A: The most significant change has been in terms of growth: student enrolments are now approximately 1500 per annum. There’s the restructuring of intakes and programs offered, as well as the physical space, with the new Gateway Building and the addition of the Victoria Street campus.
Q: While catching up with alumni, have you ever come across anyone who turned out to be something completely different from what you expected?

A: Firstly, I am always amazed at the number of past students who maintain contact to recall memories of Trinity and express gratitude for it being part of their journey. When in Myanmar, seven former psychology students hosted my family during our stay, teaching us about their beautiful country, showing us the sights, organising a feast of traditional dishes, and recounting happy memories of their Trinity journey.
I am always amazed at the gratitude of previous students who eagerly recall something that was said in a psychology lecture that they’d never forgotten. I run into past students both in Melbourne and overseas, keeping in regular contact via email and I really enjoy hearing their stories once they have left Trinity.
One young male student who appeared quite aloof and somewhat uninterested in class now runs a very successful multimillion dollar company! However, I must admit, I get most excited when former students have pursued a career in psychology and are employed as psychologists, academics or researchers in the field of psychology. A former psychology student I taught many years ago is now currently a member of the psychology teaching staff!

This always brings a smile to my face and I can’t help but feel a sense of pride when former students state that their love of psychology started when they chose psychology as an elective at Trinity – a subject they had never studied before – never realising that when they walked on to the grounds of Trinity that their lives’ direction would change, leading to a new passion and a career in psychology, which for many, was to the surprise (and worry) of parents.

Q: Tell us a bit more about Maureen, outside of Trinity.

A: I work as a clinical psychologist in private practice and provide professional supervision to registered psychologists. I am so blessed to share my life with my husband and two sons, who are wonderful, crazy human beings.
About 30 years ago, my hubby (then boyfriend) and I made a pact to travel every year to volunteer our time in other countries: trekking through rural Nepal to assist in the wake of a devastating earthquake; digging wells in India to provide access to safe, clean water; building homes for the poor (widows, single mothers, landmine victims) and caring for orphaned children (as a result of AIDS, etc.) in Cambodia; or working to improve the welfare conditions of elephants, which are incredibly intelligent animals, and the mahouts.
As soon as we finish one project, we spend the rest of the year planning the next and have now forged such meaningful connections, we regularly return to the same spots.
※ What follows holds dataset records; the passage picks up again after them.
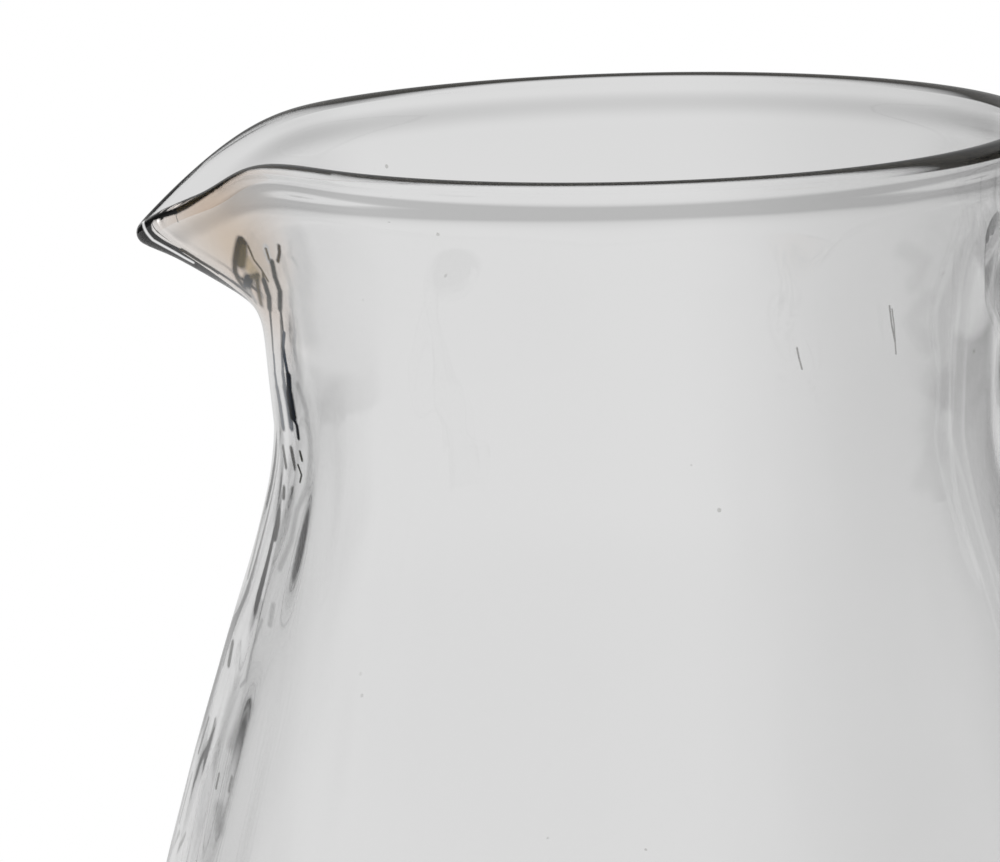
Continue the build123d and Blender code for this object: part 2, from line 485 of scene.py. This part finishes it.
def body_rows():
    """(radius, height) of the whole wall, from the middle of the foot up, over the lip and
    down inside. Also gives the painted dark edge's reach, and how many rows the outer side
    and the bead have."""
    outer_throat, bead, inner_throat = throat_lines()
    inner_neck = neck_radius - neck_wall
    inner_belly = belly_radius - belly_wall
    inner_foot = foot_radius - belly_wall
    inner_kick = kick_height + floor_thickness
    outside = [
        dome(kick_height, kick_radius, 0, kick_rows),
        bezier([(kick_radius, 0), (foot_radius, 0)], ring_rows),
        bezier(turn_of_foot(foot_radius, belly_radius, 0), foot_rows),
        bezier(flank(neck_radius, belly_radius), flank_rows),
        outer_throat,
    ]
    inside = [
        inner_throat,
        bezier(flank(inner_neck, inner_belly)[::-1], flank_rows),
        bezier(turn_of_foot(inner_foot, inner_belly, floor_thickness)[::-1], foot_rows),
        dome(inner_kick, inner_foot, floor_thickness, floor_rows)[::-1][1:],
    ]
    outer, inner = np.concatenate(outside), np.concatenate(inside)
    for salt, rows in enumerate((outer, inner)):
        radius, height = rows[:, 0], rows[:, 1]
        bump = unevenness(height, salt)
        if rows is outer:
            bump = np.where(bump > 0, bump * ramp(belly_radius - radius, *bump_room), bump)
        radius += bump * (ramp(height, *foot_fade) * ramp(height, *lip_fade))
    rows = np.concatenate([outer, bead, inner])
    return rows, bead_edge_shade(outer, bead, inner), len(outer) + len(bead)


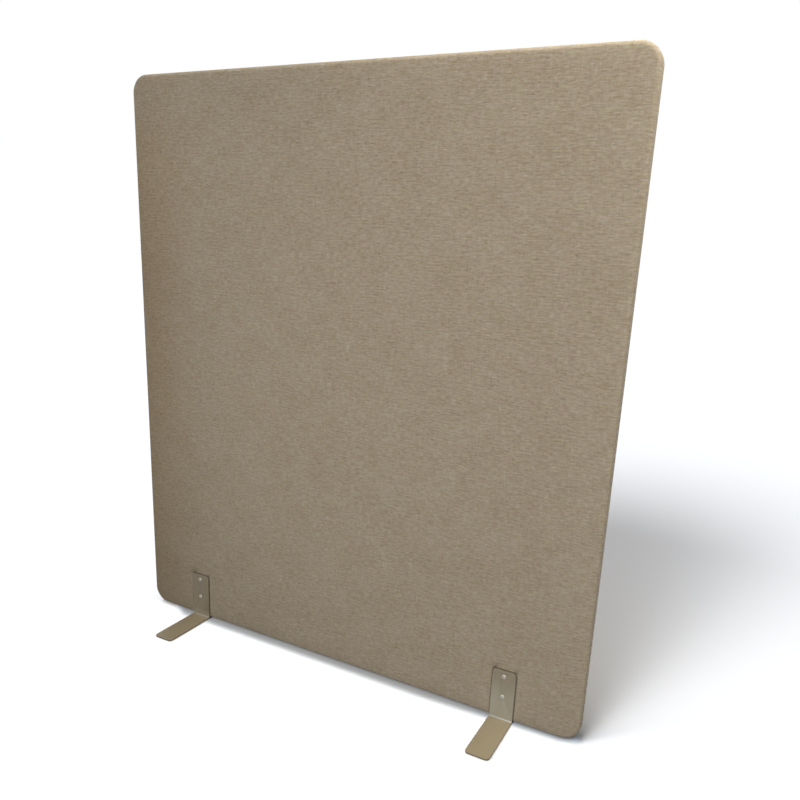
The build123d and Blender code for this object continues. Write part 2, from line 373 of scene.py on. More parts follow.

This has been an amazing learning opportunity for our children, who come along with us on these voyages. We believe that children (and adults) should experience the world beyond the classroom, learn from experience, and embrace compassion for all human beings.

Q: In your view, what role do you think our alumni can play? Have you any special message for alumni?
A: You are now very much a part of an institution, and you should be proud! You are always welcome at Trinity, and while many developments have taken place over the years, there are still plenty of reminders to take you back to your time at Trinity. You’ve now carved out your own paths and embarked on a varied journey, yet you will forever remain bonded by the shared values of the College. So be sure to stay in contact, share your passion and continue to inspire others. Come back when you can, to share the lessons you've learnt and create opportunities for the next generation.